I don’t know what to do.

‘Sorry, sorry,’ he says. He looks to leave, but he’s nowhere to go, so he stays where he is, forced to compose himself. ‘Sorry, sorry. It’s hard. I’m here, you know, with my daughter, and we’re just watching her mother slip away. I don’t know what I’m going to do. A father is a very poor substitute for a mother.’

‘That’s really sad,’ I say. ‘I’m really sorry.’

‘I’m sorry, I’m sorry,’ he says. ‘You understand.’

‘I do.’

‘This cancer is a very awful disease,’ he says. ‘It’s evil. It’s hard to believe that there’s no more they can do. We thought she was getting better. She had been given the all-clear. So we allowed ourselves to hope. She started to regain weight. She started to look a bit more like she used to look. But the cancer came back. You can’t ever drop your guard. I worked too hard. We didn’t have enough time to enjoy ourselves. When we realized what was happening, she wasn’t well enough to enjoy herself. I worked too hard.’

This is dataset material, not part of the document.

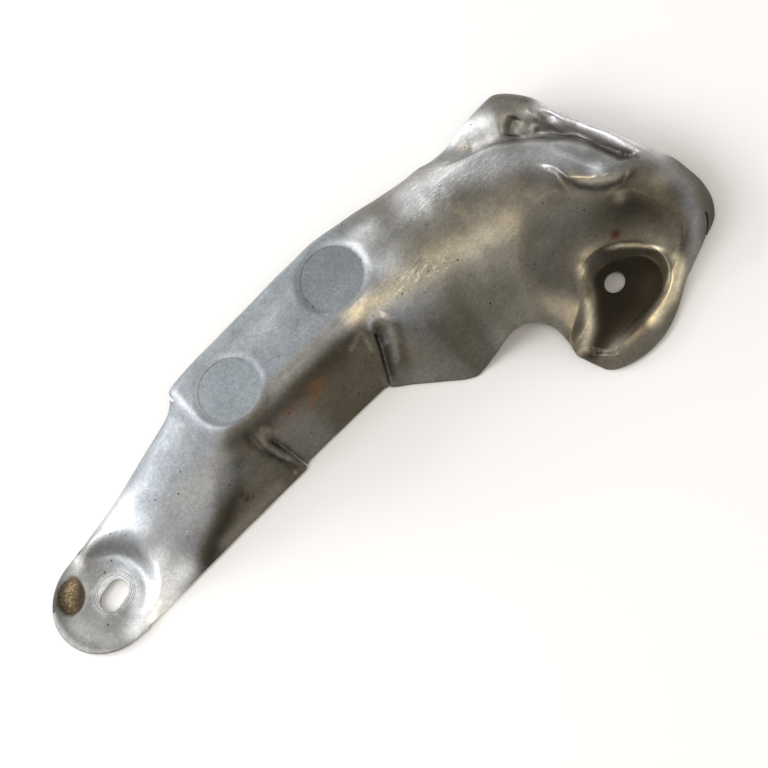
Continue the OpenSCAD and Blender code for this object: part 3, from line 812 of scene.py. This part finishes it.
# Painted sheen at the skirt's end, painted glints on and below the lip's fold, painted shade in its crease,
# below it and beside the seat, and a dull arc over the seat
LIP_MARKS = (
    # painted sheen at the end of the skirt
    ("soft end of the skirt", SOFT_GREY, 0.7, trail,
     (((97, -8), (96, -24), (88, -37), (74, -47)), 2.8), 0.45),
    ("gold fold of the lip", GOLD_GLINT, 0.8, stroke,
     (((73.8, 8.4), (74.6, 4.6), (75.6, 1.6), (78.4, -1.6), (82.8, -4.8), (89, -6.6)), 1), 0.3),
    ("dark crease under the lip", DARK_BROWN, 0.75, stroke,
     (((72.6, 10.4), (72.3, 4.6), (73.8, 0.2), (76.4, -3.1), (79.5, -5.6), (83.2, -7.4), (88.4, -8.4),
       (91, -8.2)), 1.1)),
    ("shade below the lip", DARK_BROWN, 0.4, blob, ((77, -14), 14, 7, -20)),
    ("dark band beside the seat", DARK_BROWN, 0.7, trail, (((80, -12), (84, -20), (84, -31)), 4.2)),
    ("gold glint at the end", GOLD_GLINT, 0.5, blob, ((93.5, -15.5), 3.5, 2.6, -40)),
    ("gold glint below the lip", GOLD_GLINT, 0.4, blob, ((80.2, -10.6), 2, 1.6)),
    ("dull arc over the seat", WARM_GREY, 0.6, trail,
     (((69.5, 3.9), (58, 7), (50.7, 4.8), (43, -3), (41, -12), (40.4, -20.4)), 3), 0.66),
)
# painted glints on the seat's left wall
SEAT_WALL_GLINTS = (
    ("gold left wall of the seat", GOLD_GLINT, 0.9, trail,
     (((56.2, -18.4), (51.6, -25.6), (45.4, -32.6), (39.6, -35.6)), 1.8), 0.34),
    ("glint along the left wall", TAN_GLINT, 0.95, stroke,
     (((57.6, -15.8), (55.6, -19.6), (51.4, -25.8), (45.2, -32.6), (39.6, -35.6)), 0.9), 0.24),
)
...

I want to help this man, but I honestly don’t know what to say.

His daughter appears at the door with two mugs.

‘Papa?’ she murmurs in a barely audible undertone. She can see he has been crying, and comes over to him. She proffers the mug and looks shyly over at me. I nod and purse my lips, indicating — something.

He accepts the mug and takes a couple of attempts to get the correct number of fingers through the unfamiliar handle. A teacup man. ‘Sorry, I was just—’ He looks over at me. ‘This is my daughter, Amber.’

‘Hello,’ I say.

‘Hiya,’ she says.

She looks brilliant. Rich black hair with a deep blue streak. Eyeliner, in the same way that I remember you wearing it. The swash. I struggle to meet her with the right sort of look. Beautiful, clear, lively eyes. Part Japanese, part not. Striking.